5. Serving God is a calling which God himself initiates. This is very helpful. The scriptures are very clear about how we are saved: We are saved by grace through faith. God in his mercy came to us as one of us to save us from sin, death, and hell. Not only that but everyone whom God has saved is God’s personal choice of becoming an ambassador for of his kingdom.

It is this fifth aspect of serving God that is my focus with you this morning. The subject of how and why God has chosen us to serve him is worth every minute of our attention this morning and later in your private time with the Lord.

The following is a brief guideline on this business of God’s choice of us.

1. GOD CHOOSES US AND NOT WE HIM. Every follower of Jesus is his follower by divine choice. This is extremely incomprehensible and remarkably astonishing. To know that we are part of Christ’s ministry, not by choice of our own but by God’s own choice and free will, is beyond human logic and understanding. Our text reminds us of how it all began. It began with Jesus walking on the shores of Galilee, calling people to follow him, people to whom he said later, “You did not choose me, but I chose you and appointed you to go and bear fruit.”

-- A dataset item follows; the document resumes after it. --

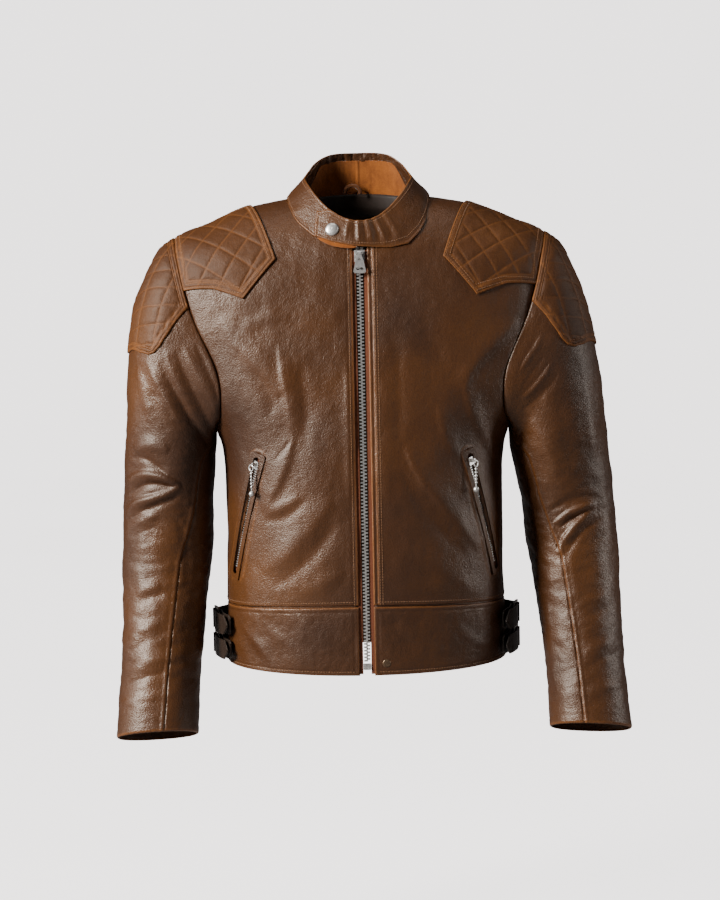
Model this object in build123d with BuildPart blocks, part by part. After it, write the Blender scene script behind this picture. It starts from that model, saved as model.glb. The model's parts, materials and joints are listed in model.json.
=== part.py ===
from build123d import *
import math
import os

# Leather riding jacket, closed, hanging from its shoulders.
# Frame: X to the wearer's left, front faces -Y, +Z up, origin at the middle of the neck opening.
# "left" and "right" are the wearer's.

# ---- driving dimensions, mm ----
LEATHER = 1.4                # thickness of one layer of leather
CLOTH = 0.8                  # thickness of the pocket bags' cloth
SEAM_ANGLE = 0.3             # each panel stops this many degrees short of a side seam
END_GAP = 0.01               # and this far in t short of the ring where it ends
SIDE = 90.0                  # angle of the wearer's left side; the right one is at -90 or 270
CHEST_TOP = (-80.0, -60.0)   # Y, Z of the front centre line at the neck seam
CHEST_FOOT = (-118.0, -575.0)
CHEST_BOW = 20.0             # how far the zip bows forward between those two points
PLACKET_EDGE = 9.0           # the front panels end this far from the zip's centre
TOOTH_PITCH = 4.2
TOOTH_COUNT = 119
ZIP_TOP = -66.0              # Z of the first tooth
SLIDER_Z = -71.0
ARMHOLE_TOP = (228.0, -50.0)   # X, Z of the armhole on the shoulder ridge
ARMHOLE_PIT = (183.0, -285.0)
SLEEVE_GAP = 1.6             # the sleeve starts this far outside the armhole's plane
SPLAY = 7.0                  # the left sleeve hangs this far out at the cuff, the right one in
POCKET_TOP = (128.0, -314.0)   # X, Z of the two ends of a pocket zip
POCKET_FOOT = (160.0, -457.0)
STRAP_WIDTH = 24.0
STRAP_HEIGHTS = (-524.0, -555.0)   # Z of the middle of the side straps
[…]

There was a time, a long period of time, in church history, when the church taught otherwise (that the ministry was the work of only ordained priests) until of course the Reformation exposed that misconception and proclaimed that all who follow Jesus are part of the “priesthood of all believers”. Almost every biblical record of ministry brings to our attention that when it was time to give birth to his church, God chose average men and women.

Peter, the chief of the disciples understood that concept and proclaimed in his letter to the church of his time and ours: “But you are a chosen people, a royal priesthood”, 1 Peter 2:9.

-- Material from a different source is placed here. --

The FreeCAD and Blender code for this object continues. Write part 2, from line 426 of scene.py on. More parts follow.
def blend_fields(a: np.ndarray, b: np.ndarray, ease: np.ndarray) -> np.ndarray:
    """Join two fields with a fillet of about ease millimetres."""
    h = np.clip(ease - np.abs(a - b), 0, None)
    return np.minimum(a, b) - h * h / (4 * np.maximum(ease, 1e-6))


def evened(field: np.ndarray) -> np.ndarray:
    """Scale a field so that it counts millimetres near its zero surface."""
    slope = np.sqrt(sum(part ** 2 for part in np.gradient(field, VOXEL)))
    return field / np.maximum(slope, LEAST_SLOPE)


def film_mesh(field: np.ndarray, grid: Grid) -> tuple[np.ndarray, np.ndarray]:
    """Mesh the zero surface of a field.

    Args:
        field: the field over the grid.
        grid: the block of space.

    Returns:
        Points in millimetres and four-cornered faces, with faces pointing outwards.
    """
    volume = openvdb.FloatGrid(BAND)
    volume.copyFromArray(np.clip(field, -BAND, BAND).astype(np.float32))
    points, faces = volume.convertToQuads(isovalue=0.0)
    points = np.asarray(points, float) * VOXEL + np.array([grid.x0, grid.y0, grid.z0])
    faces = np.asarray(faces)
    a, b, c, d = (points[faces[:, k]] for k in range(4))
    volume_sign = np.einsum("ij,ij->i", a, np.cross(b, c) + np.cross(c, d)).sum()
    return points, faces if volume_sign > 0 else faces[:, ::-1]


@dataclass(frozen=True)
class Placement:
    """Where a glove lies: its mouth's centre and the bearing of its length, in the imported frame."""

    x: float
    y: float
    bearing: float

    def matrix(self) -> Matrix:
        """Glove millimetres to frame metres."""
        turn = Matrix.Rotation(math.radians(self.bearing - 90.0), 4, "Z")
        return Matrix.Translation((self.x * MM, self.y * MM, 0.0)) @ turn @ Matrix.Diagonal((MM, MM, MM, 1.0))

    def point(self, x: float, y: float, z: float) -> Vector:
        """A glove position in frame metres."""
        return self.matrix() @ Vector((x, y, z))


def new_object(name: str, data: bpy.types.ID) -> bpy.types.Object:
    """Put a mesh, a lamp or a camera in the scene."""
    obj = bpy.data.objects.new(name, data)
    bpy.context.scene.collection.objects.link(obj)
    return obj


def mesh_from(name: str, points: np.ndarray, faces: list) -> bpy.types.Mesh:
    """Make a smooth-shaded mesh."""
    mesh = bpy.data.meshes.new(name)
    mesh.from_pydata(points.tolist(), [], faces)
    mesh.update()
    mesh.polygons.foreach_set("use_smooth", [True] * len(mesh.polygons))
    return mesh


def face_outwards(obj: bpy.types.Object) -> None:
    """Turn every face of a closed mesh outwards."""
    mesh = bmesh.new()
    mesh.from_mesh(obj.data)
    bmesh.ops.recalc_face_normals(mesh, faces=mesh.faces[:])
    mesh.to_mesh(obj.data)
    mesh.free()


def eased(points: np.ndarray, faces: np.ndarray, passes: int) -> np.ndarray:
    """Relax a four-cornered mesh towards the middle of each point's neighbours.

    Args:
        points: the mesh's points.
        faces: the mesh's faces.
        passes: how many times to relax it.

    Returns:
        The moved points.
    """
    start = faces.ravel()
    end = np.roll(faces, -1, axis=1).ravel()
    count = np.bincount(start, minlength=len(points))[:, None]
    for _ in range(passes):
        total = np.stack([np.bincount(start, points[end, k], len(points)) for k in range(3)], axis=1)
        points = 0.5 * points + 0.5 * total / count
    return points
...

2. GOD CHOOSES US NOT TO MOLD US IN ONE MECHANICAL DIRECTION OF MINISTRY (causing us to serve as robots), but to use our diversity so we can take his ministry on waves in different and new directions.

It is obvious that when the scriptures speak of unity, they don’t mean unity of style, but unity of purpose and mission.

The apostle Paul, on several occasions, brings this concept to life as he speaks of the unity within the human body. Each member in the body has a different gift, and therefore a different method—but you find all the members united in serving the whole body—with the head in charge. Jesus Christ is the head.

We must not then fear diversity. Diversity is not a bad word. Conflict is. Diverstiy speaks of a variety of gifts. Conflict speaks of opposition.